» **Work instructions**
Below is a listing; reproduce each line of it exactly.

» **Dataset content**
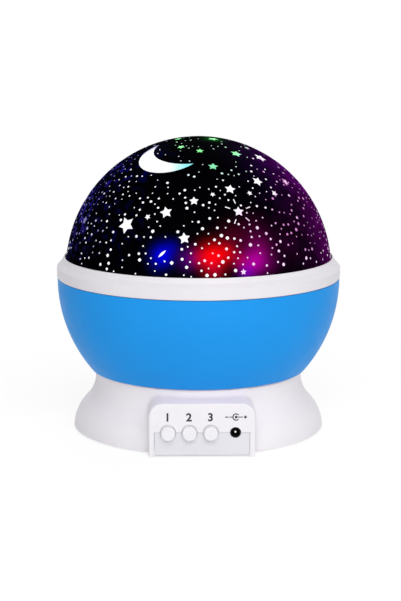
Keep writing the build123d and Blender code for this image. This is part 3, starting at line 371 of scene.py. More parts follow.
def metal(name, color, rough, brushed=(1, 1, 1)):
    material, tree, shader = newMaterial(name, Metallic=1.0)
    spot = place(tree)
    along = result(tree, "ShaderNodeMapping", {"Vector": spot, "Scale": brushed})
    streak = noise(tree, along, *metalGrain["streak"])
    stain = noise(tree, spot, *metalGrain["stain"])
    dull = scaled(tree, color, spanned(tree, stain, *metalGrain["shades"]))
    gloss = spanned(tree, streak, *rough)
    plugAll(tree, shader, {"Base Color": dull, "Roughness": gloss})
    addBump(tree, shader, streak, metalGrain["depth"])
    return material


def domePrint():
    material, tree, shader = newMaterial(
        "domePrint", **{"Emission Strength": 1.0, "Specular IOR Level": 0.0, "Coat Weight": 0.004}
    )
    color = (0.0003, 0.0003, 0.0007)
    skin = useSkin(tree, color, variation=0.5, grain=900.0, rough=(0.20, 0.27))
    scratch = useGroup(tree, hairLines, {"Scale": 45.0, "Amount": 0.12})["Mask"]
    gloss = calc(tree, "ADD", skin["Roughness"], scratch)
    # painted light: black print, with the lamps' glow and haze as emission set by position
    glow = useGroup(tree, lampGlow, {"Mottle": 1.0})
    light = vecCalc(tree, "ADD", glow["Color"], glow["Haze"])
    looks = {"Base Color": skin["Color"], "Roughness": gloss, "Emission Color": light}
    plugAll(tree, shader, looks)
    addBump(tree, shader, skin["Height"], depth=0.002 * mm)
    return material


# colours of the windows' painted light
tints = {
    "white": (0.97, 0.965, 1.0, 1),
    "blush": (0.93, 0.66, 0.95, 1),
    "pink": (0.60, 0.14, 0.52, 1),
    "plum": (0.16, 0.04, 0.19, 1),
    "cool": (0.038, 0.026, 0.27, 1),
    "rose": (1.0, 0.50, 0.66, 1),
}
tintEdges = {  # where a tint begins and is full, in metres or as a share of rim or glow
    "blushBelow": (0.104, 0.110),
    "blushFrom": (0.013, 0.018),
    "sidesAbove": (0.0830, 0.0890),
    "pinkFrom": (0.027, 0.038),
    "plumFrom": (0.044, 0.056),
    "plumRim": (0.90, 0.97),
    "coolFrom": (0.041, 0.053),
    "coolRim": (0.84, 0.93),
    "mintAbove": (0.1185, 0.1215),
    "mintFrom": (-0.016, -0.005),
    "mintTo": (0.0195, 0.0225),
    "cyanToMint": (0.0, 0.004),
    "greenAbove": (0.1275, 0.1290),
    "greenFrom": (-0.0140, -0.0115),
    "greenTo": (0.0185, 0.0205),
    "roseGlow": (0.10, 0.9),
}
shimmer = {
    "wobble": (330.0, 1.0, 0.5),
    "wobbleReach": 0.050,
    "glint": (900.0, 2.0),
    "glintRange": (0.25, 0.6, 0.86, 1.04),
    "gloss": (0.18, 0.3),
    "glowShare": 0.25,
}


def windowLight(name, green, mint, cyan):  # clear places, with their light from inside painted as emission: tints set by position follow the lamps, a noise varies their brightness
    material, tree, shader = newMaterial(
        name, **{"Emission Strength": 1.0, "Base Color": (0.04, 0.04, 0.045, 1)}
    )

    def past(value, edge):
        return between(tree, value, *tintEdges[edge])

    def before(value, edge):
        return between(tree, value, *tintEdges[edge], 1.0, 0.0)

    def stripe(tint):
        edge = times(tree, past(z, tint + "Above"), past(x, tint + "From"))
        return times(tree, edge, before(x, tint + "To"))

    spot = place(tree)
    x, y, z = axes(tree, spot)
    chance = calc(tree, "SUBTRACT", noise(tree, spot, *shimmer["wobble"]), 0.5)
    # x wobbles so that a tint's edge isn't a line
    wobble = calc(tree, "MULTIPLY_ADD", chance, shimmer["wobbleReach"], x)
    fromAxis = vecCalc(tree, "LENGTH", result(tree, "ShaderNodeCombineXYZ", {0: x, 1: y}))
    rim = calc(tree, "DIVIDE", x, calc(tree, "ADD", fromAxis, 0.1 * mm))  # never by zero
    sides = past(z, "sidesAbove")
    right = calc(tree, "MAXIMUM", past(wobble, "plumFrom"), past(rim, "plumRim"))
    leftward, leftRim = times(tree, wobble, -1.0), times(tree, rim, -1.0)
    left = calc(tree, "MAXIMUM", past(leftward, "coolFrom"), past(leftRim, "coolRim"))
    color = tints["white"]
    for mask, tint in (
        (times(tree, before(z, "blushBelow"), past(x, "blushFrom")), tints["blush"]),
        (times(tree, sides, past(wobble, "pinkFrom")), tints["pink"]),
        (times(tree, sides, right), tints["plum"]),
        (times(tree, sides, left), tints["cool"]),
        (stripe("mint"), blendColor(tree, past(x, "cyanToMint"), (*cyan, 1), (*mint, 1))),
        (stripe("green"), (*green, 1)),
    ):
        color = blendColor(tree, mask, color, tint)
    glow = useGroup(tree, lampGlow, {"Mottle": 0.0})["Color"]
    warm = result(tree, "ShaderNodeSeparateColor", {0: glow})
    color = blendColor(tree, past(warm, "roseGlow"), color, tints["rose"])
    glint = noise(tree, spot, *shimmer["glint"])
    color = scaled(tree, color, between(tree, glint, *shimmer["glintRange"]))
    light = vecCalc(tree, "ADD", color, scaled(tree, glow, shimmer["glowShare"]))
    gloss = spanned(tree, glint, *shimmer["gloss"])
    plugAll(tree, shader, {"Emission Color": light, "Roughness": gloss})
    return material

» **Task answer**
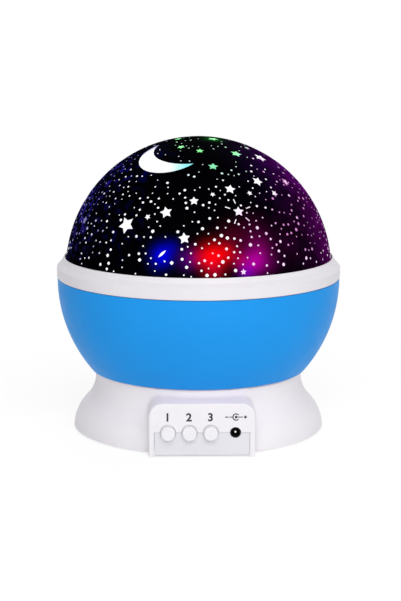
Keep writing the build123d and Blender code for this image. This is part 3, starting at line 371 of scene.py. More parts follow.
def metal(name, color, rough, brushed=(1, 1, 1)):
    material, tree, shader = newMaterial(name, Metallic=1.0)
    spot = place(tree)
    along = result(tree, "ShaderNodeMapping", {"Vector": spot, "Scale": brushed})
    streak = noise(tree, along, *metalGrain["streak"])
    stain = noise(tree, spot, *metalGrain["stain"])
    dull = scaled(tree, color, spanned(tree, stain, *metalGrain["shades"]))
    gloss = spanned(tree, streak, *rough)
    plugAll(tree, shader, {"Base Color": dull, "Roughness": gloss})
    addBump(tree, shader, streak, metalGrain["depth"])
    return material


def domePrint():
    material, tree, shader = newMaterial(
        "domePrint", **{"Emission Strength": 1.0, "Specular IOR Level": 0.0, "Coat Weight": 0.004}
    )
    color = (0.0003, 0.0003, 0.0007)
    skin = useSkin(tree, color, variation=0.5, grain=900.0, rough=(0.20, 0.27))
    scratch = useGroup(tree, hairLines, {"Scale": 45.0, "Amount": 0.12})["Mask"]
    gloss = calc(tree, "ADD", skin["Roughness"], scratch)
    # painted light: black print, with the lamps' glow and haze as emission set by position
    glow = useGroup(tree, lampGlow, {"Mottle": 1.0})
    light = vecCalc(tree, "ADD", glow["Color"], glow["Haze"])
    looks = {"Base Color": skin["Color"], "Roughness": gloss, "Emission Color": light}
    plugAll(tree, shader, looks)
    addBump(tree, shader, skin["Height"], depth=0.002 * mm)
    return material


# colours of the windows' painted light
tints = {
    "white": (0.97, 0.965, 1.0, 1),
    "blush": (0.93, 0.66, 0.95, 1),
    "pink": (0.60, 0.14, 0.52, 1),
    "plum": (0.16, 0.04, 0.19, 1),
    "cool": (0.038, 0.026, 0.27, 1),
    "rose": (1.0, 0.50, 0.66, 1),
}
tintEdges = {  # where a tint begins and is full, in metres or as a share of rim or glow
    "blushBelow": (0.104, 0.110),
    "blushFrom": (0.013, 0.018),
    "sidesAbove": (0.0830, 0.0890),
    "pinkFrom": (0.027, 0.038),
    "plumFrom": (0.044, 0.056),
    "plumRim": (0.90, 0.97),
    "coolFrom": (0.041, 0.053),
    "coolRim": (0.84, 0.93),
    "mintAbove": (0.1185, 0.1215),
    "mintFrom": (-0.016, -0.005),
    "mintTo": (0.0195, 0.0225),
    "cyanToMint": (0.0, 0.004),
    "greenAbove": (0.1275, 0.1290),
    "greenFrom": (-0.0140, -0.0115),
    "greenTo": (0.0185, 0.0205),
    "roseGlow": (0.10, 0.9),
}
shimmer = {
    "wobble": (330.0, 1.0, 0.5),
    "wobbleReach": 0.050,
    "glint": (900.0, 2.0),
    "glintRange": (0.25, 0.6, 0.86, 1.04),
    "gloss": (0.18, 0.3),
    "glowShare": 0.25,
}


def windowLight(name, green, mint, cyan):  # clear places, with their light from inside painted as emission: tints set by position follow the lamps, a noise varies their brightness
    material, tree, shader = newMaterial(
        name, **{"Emission Strength": 1.0, "Base Color": (0.04, 0.04, 0.045, 1)}
    )

    def past(value, edge):
        return between(tree, value, *tintEdges[edge])

    def before(value, edge):
        return between(tree, value, *tintEdges[edge], 1.0, 0.0)

    def stripe(tint):
        edge = times(tree, past(z, tint + "Above"), past(x, tint + "From"))
        return times(tree, edge, before(x, tint + "To"))

    spot = place(tree)
    x, y, z = axes(tree, spot)
    chance = calc(tree, "SUBTRACT", noise(tree, spot, *shimmer["wobble"]), 0.5)
    # x wobbles so that a tint's edge isn't a line
    wobble = calc(tree, "MULTIPLY_ADD", chance, shimmer["wobbleReach"], x)
    fromAxis = vecCalc(tree, "LENGTH", result(tree, "ShaderNodeCombineXYZ", {0: x, 1: y}))
    rim = calc(tree, "DIVIDE", x, calc(tree, "ADD", fromAxis, 0.1 * mm))  # never by zero
    sides = past(z, "sidesAbove")
    right = calc(tree, "MAXIMUM", past(wobble, "plumFrom"), past(rim, "plumRim"))
    leftward, leftRim = times(tree, wobble, -1.0), times(tree, rim, -1.0)
    left = calc(tree, "MAXIMUM", past(leftward, "coolFrom"), past(leftRim, "coolRim"))
    color = tints["white"]
    for mask, tint in (
        (times(tree, before(z, "blushBelow"), past(x, "blushFrom")), tints["blush"]),
        (times(tree, sides, past(wobble, "pinkFrom")), tints["pink"]),
        (times(tree, sides, right), tints["plum"]),
        (times(tree, sides, left), tints["cool"]),
        (stripe("mint"), blendColor(tree, past(x, "cyanToMint"), (*cyan, 1), (*mint, 1))),
        (stripe("green"), (*green, 1)),
    ):
        color = blendColor(tree, mask, color, tint)
    glow = useGroup(tree, lampGlow, {"Mottle": 0.0})["Color"]
    warm = result(tree, "ShaderNodeSeparateColor", {0: glow})
    color = blendColor(tree, past(warm, "roseGlow"), color, tints["rose"])
    glint = noise(tree, spot, *shimmer["glint"])
    color = scaled(tree, color, between(tree, glint, *shimmer["glintRange"]))
    light = vecCalc(tree, "ADD", color, scaled(tree, glow, shimmer["glowShare"]))
    gloss = spanned(tree, glint, *shimmer["gloss"])
    plugAll(tree, shader, {"Emission Color": light, "Roughness": gloss})
    return material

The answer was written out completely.